WRITTEN EXERCISE:
Write out all of the lines below, exactly and completely.

SUPPLIED INFORMATION:
-*-

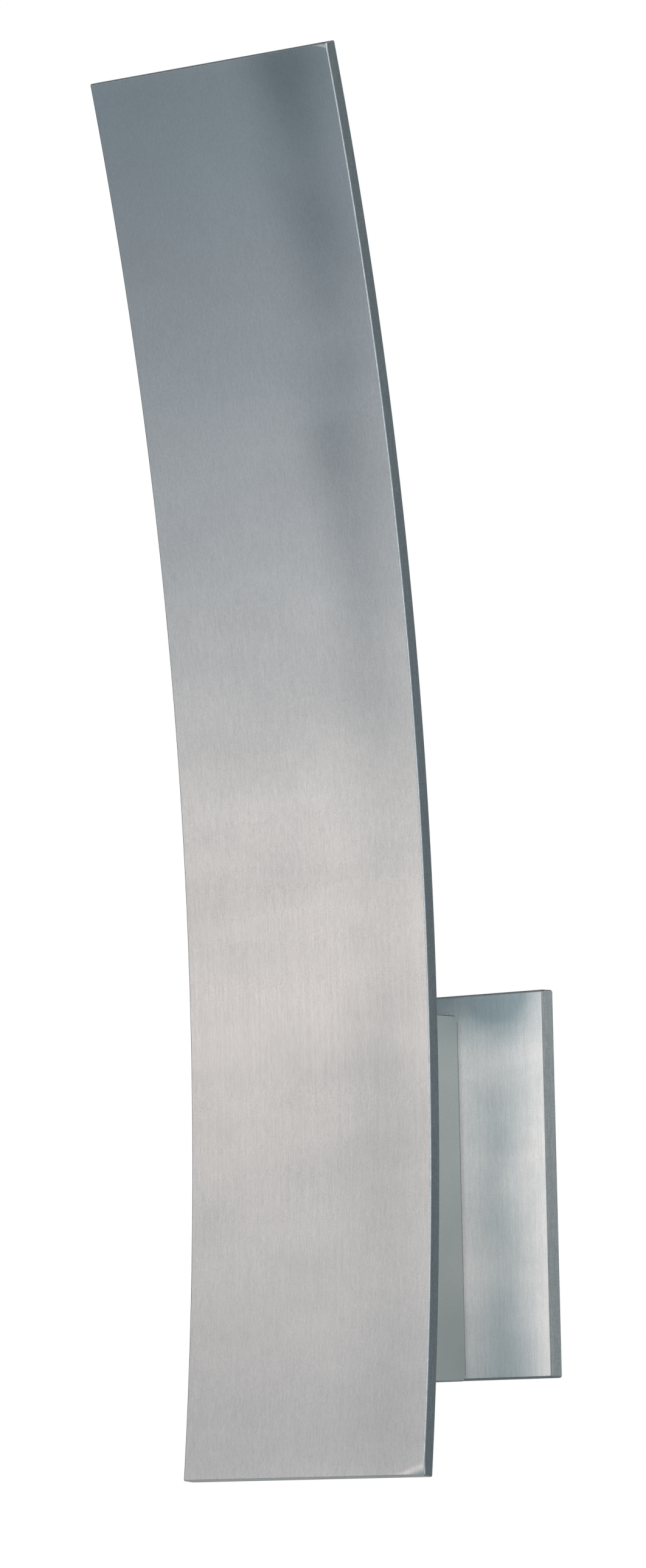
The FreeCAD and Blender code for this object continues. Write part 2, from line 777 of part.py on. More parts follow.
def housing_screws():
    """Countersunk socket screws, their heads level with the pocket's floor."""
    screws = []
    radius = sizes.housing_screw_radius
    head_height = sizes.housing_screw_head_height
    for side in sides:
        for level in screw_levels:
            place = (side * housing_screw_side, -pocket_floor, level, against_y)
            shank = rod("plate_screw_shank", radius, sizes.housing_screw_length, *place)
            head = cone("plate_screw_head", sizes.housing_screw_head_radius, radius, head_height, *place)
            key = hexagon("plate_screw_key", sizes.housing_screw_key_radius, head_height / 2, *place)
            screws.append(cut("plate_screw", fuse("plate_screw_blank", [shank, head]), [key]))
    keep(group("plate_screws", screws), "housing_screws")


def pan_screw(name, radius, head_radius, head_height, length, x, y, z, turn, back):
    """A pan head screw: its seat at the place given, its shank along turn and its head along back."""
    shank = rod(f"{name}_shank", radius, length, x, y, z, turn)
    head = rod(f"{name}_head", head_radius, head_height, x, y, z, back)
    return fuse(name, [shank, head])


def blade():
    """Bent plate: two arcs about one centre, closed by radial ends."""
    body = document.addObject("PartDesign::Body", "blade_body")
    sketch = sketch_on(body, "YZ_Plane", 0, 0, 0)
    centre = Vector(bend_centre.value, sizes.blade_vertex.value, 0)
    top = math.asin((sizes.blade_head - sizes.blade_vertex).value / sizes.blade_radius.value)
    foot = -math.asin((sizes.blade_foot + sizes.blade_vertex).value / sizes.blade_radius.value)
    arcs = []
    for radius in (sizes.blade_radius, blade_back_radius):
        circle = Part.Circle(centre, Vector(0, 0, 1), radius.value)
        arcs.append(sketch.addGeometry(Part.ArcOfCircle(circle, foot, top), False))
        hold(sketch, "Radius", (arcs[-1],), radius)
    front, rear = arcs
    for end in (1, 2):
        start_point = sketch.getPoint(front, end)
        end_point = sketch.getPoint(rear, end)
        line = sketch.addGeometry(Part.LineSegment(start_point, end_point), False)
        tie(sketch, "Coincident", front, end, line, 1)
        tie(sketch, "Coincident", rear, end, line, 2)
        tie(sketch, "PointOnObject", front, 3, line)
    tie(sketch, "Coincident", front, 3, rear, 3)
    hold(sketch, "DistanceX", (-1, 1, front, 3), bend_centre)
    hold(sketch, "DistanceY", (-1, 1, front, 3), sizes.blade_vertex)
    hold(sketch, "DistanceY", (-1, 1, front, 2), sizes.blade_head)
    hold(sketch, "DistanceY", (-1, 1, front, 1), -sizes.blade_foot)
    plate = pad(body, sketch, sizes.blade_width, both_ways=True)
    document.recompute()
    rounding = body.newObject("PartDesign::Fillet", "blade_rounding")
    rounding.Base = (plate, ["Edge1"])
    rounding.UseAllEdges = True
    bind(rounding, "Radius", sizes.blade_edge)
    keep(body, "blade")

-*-

WRITTEN RESPONSE:
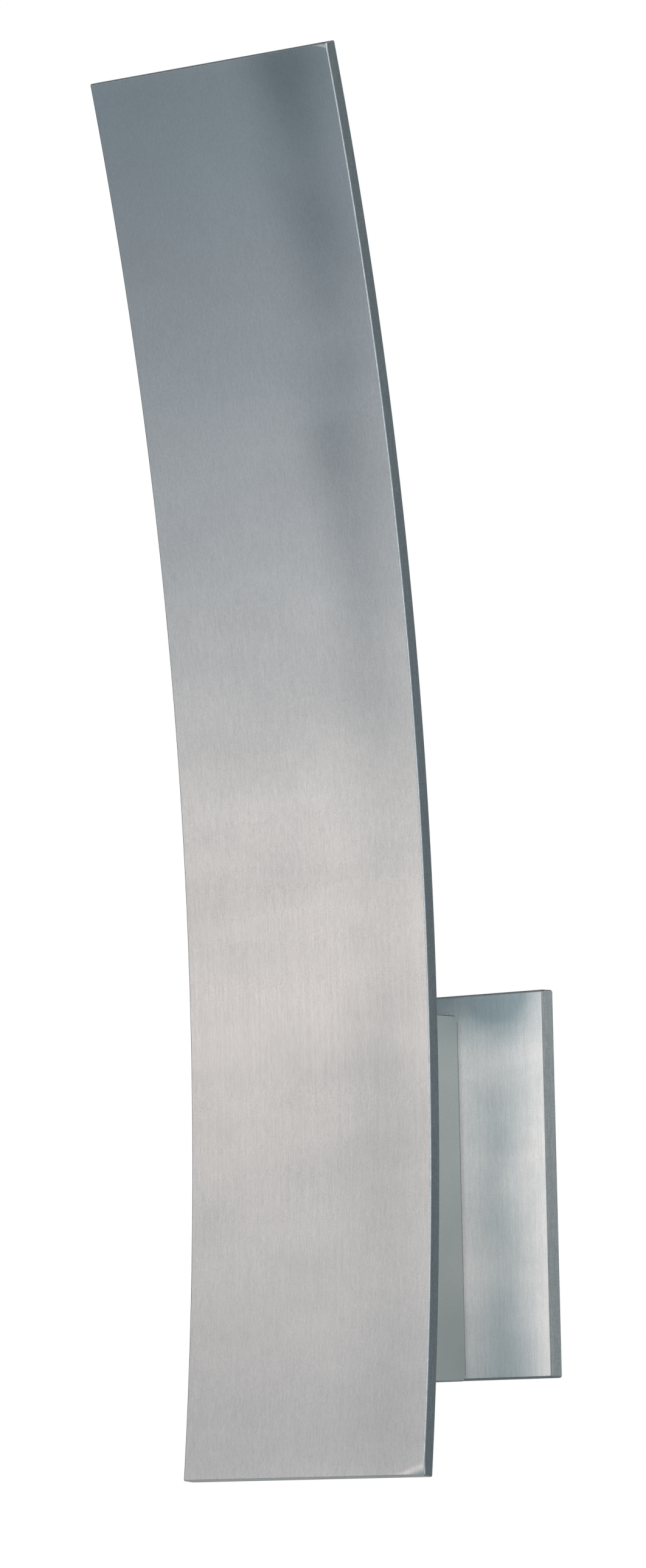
The FreeCAD and Blender code for this object continues. Write part 2, from line 777 of part.py on. More parts follow.
def housing_screws():
    """Countersunk socket screws, their heads level with the pocket's floor."""
    screws = []
    radius = sizes.housing_screw_radius
    head_height = sizes.housing_screw_head_height
    for side in sides:
        for level in screw_levels:
            place = (side * housing_screw_side, -pocket_floor, level, against_y)
            shank = rod("plate_screw_shank", radius, sizes.housing_screw_length, *place)
            head = cone("plate_screw_head", sizes.housing_screw_head_radius, radius, head_height, *place)
            key = hexagon("plate_screw_key", sizes.housing_screw_key_radius, head_height / 2, *place)
            screws.append(cut("plate_screw", fuse("plate_screw_blank", [shank, head]), [key]))
    keep(group("plate_screws", screws), "housing_screws")


def pan_screw(name, radius, head_radius, head_height, length, x, y, z, turn, back):
    """A pan head screw: its seat at the place given, its shank along turn and its head along back."""
    shank = rod(f"{name}_shank", radius, length, x, y, z, turn)
    head = rod(f"{name}_head", head_radius, head_height, x, y, z, back)
    return fuse(name, [shank, head])


def blade():
    """Bent plate: two arcs about one centre, closed by radial ends."""
    body = document.addObject("PartDesign::Body", "blade_body")
    sketch = sketch_on(body, "YZ_Plane", 0, 0, 0)
    centre = Vector(bend_centre.value, sizes.blade_vertex.value, 0)
    top = math.asin((sizes.blade_head - sizes.blade_vertex).value / sizes.blade_radius.value)
    foot = -math.asin((sizes.blade_foot + sizes.blade_vertex).value / sizes.blade_radius.value)
    arcs = []
    for radius in (sizes.blade_radius, blade_back_radius):
        circle = Part.Circle(centre, Vector(0, 0, 1), radius.value)
        arcs.append(sketch.addGeometry(Part.ArcOfCircle(circle, foot, top), False))
        hold(sketch, "Radius", (arcs[-1],), radius)
    front, rear = arcs
    for end in (1, 2):
        start_point = sketch.getPoint(front, end)
        end_point = sketch.getPoint(rear, end)
        line = sketch.addGeometry(Part.LineSegment(start_point, end_point), False)
        tie(sketch, "Coincident", front, end, line, 1)
        tie(sketch, "Coincident", rear, end, line, 2)
        tie(sketch, "PointOnObject", front, 3, line)
    tie(sketch, "Coincident", front, 3, rear, 3)
    hold(sketch, "DistanceX", (-1, 1, front, 3), bend_centre)
    hold(sketch, "DistanceY", (-1, 1, front, 3), sizes.blade_vertex)
    hold(sketch, "DistanceY", (-1, 1, front, 2), sizes.blade_head)
    hold(sketch, "DistanceY", (-1, 1, front, 1), -sizes.blade_foot)
    plate = pad(body, sketch, sizes.blade_width, both_ways=True)
    document.recompute()
    rounding = body.newObject("PartDesign::Fillet", "blade_rounding")
    rounding.Base = (plate, ["Edge1"])
    rounding.UseAllEdges = True
    bind(rounding, "Radius", sizes.blade_edge)
    keep(body, "blade")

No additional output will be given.